Cleaning Business Guide
Standard vs Deep vs Move-Out Cleaning, What's the Difference (and the Cost)?
One of the most common mix-ups I see, both from new cleaners and from clients, is treating “a cleaning” like it is one thing. It is not. There are three very different jobs hiding under that word, and each one takes a different amount of time, which means each one costs a different amount. Getting clear on this protects your profit and keeps clients from feeling surprised.
Here is how I explain it to every new client.
Standard clean: the upkeep
A standard clean is maintenance. It is what a home needs on a recurring rhythm, weekly, every two weeks, or monthly, to stay on top of normal life.
It covers dusting furniture, fixtures, shelves, and mirrors. In the kitchen, counters, the stovetop, the sink, the microwave inside and out, and the outside of appliances. In bathrooms, the sinks, counters, showers and tubs, toilets, mirrors, and faucets. Then vacuuming and mopping all the floors, making unmade beds, tidying, and taking out the trash.
This is your bread and butter. It is the most affordable service because the home is already being maintained, so it does not take as long. For a 3-bed, 2-bath, 1,800 sq ft home, a standard one-time clean runs around $282 in my business. You can look up other sizes on our cost pages.
Deep clean: the reset
A deep clean is everything in a standard clean, plus all the detail work that quietly builds up over months.
That is the baseboards, the blinds, the window sills, the light switches, the vents, the ceiling fans, and the cabinet fronts. It is the exterior of the refrigerator and oven detailed, and the reachable interior windows. It takes meaningfully longer, so it costs more, usually about a quarter more than a standard clean.
Here is the part most people do not know: almost every recurring client should start with a deep clean. You cannot maintain a baseline that was never set. So we deep clean first to get the home to a true baseline, then keep it there with standard cleans. If a client pushes to skip it, that is usually where you end up overworking the first visit for standard-clean money.

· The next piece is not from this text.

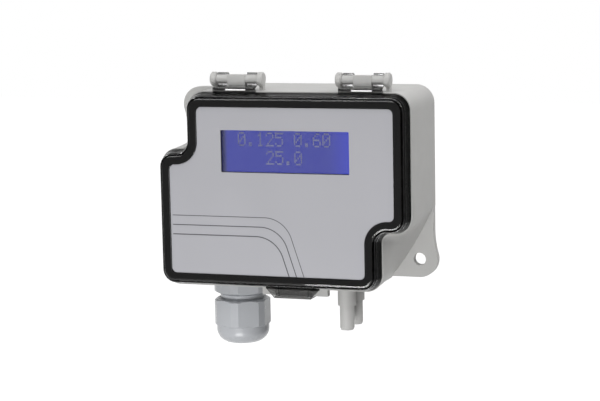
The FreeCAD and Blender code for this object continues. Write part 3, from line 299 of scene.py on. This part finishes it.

One honest note from experience. Deep cleans are the hardest to price, because two homes of the same square footage can be wildly different inside. One has been kept up, the other has not been touched in a year. That is why I always do a walkthrough first, almost always virtually over FaceTime or Google Meet, so I can see what I am walking into before I quote.
Move-out clean: the empty home
A move-out, or move-in, clean is the most thorough service, and it is built around an empty home.
Because there is no furniture in the way, everything is in play. It includes everything in a deep clean, plus the inside of cabinets and drawers, the walls, trim, and doors, and the interior of appliances like the fridge and oven. The goal is a home that is genuinely ready for the next person to move in.
This is the most expensive of the three, simply because there is the most surface area to actually clean. For the same home, a move-out runs higher than both the standard and the deep.
A quick word on add-ons and boundaries
Whatever level a client books, decide ahead of time what is included and what is an add-on, and put a price on each. The inside of the oven, the inside of the fridge, interior windows, changing bed linens, wet-wiping blinds. These come up constantly, usually as the famous morning line, “Hey, I forgot to mention, can you also do…”
If you have a set add-on list ready, you just quote it and move on. If you do not, you will either do it for free or fumble through awkward math at the door. We learned to stop cleaning the inside of ovens entirely, because they eat time and you can ruin an expensive appliance. That is allowed. It is your business, you make the rules. Just make them clear up front so nobody is surprised.
Why this matters for your pricing
If you charge one flat “cleaning” price and let clients decide which level of work they actually want, you will lose money on the deep cleans and move-outs every time. Name the three services, price them separately, and tell the client exactly what each includes. It makes you look more professional and it protects your margins.
Want to see real prices for all three levels by home size? They are all on our house cleaning cost pages. And if you run a cleaning business and want to quote standard, deep, and move-out jobs consistently in seconds, that is exactly what the pricing calculator and our Lead and Pricing System are built to do.
Frequently asked questions
What is the difference between a standard and a deep clean?
A standard clean is recurring upkeep, the dusting, surfaces, floors, kitchen, and bathrooms a home needs to stay maintained. A deep clean adds the detail work that builds up over months, like baseboards, blinds, vents, ceiling fans, light switches, and appliance exteriors. A deep clean usually costs about a quarter more.
Do I need a deep clean before recurring service?
Usually yes. Most cleaning companies start a new client with a deep clean, then maintain the home with standard cleans after that. It resets the home to a baseline so the recurring visits can keep it there.
What is included in a move-out clean?
A move-out clean is for an empty home and is the most thorough service. It includes everything in a deep clean plus inside cabinets and drawers, walls, trim, and doors, and the interior of appliances, so the space is ready for the next occupant.
Which clean is the most expensive?
Move-out cleans cost the most because the home is empty and every surface, cabinet, and appliance is in play. Deep cleans are next, and standard cleans are the most affordable since the home is already maintained.